What were some early management lessons for you?

There was one overriding thing that happened at Bear Stearns. Sometimes you have a point of view and you get turned around 180 degrees.

There was a small group of us divvying up the bonuses, and somebody wanted to give one guy an additional $5,000 on top of the $20,000 he was getting. Then someone said, no, he didn’t earn it, we’re not doing it, and we should give it to the guy who made a $3 million bonus, because he earned it. And either the first guy has got to do a lot better, or he has to quit, or we have to fire him.

That was not my view, but he was right, and it changed my mind. It’s about meritocracy. You’ve got to be brutally honest with people about where they stand. And you do them a disservice by sugarcoating it or by not giving them the absolute facts. That evolved into what I call my infinite-finite strategy.

Which means?

Finite is about whether this guy or that guy gets the $5,000. Infinite discussions are whether you were a good father, a good husband, a good brother. Finite is stuff that should be handled with the back of the hand, and there’s a finite beginning and end to it.

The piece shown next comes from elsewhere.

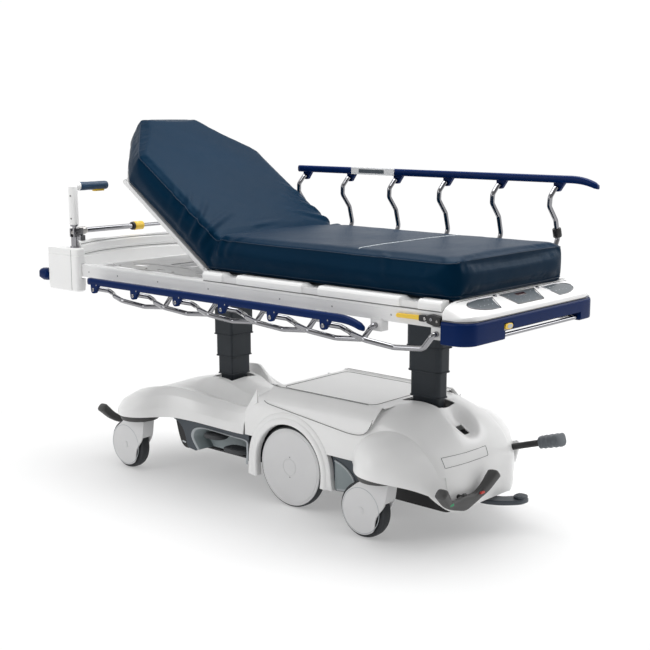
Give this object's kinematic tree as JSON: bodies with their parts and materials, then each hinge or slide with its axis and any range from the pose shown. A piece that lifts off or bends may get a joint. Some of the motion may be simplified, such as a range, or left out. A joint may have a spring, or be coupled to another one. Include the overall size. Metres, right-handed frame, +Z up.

They’re important; they’re just not critical.

So let’s keep things focused on the nonpersonal, financial nature that they are, so that if I tell you you’re not good at something, I’m not saying you’re not a good person. But a lot of people can’t handle the truth. What we do is deliver the news without Novocain.

It is absolutely critical for me to be brutally honest with people because they’re entitled to it. If they can’t handle it, it isn’t written that these people must work here. We live in the greatest country in the world, there are other opportunities, and water will find its own level. That early conversation changed me to being 100 percent about merit with no fluff.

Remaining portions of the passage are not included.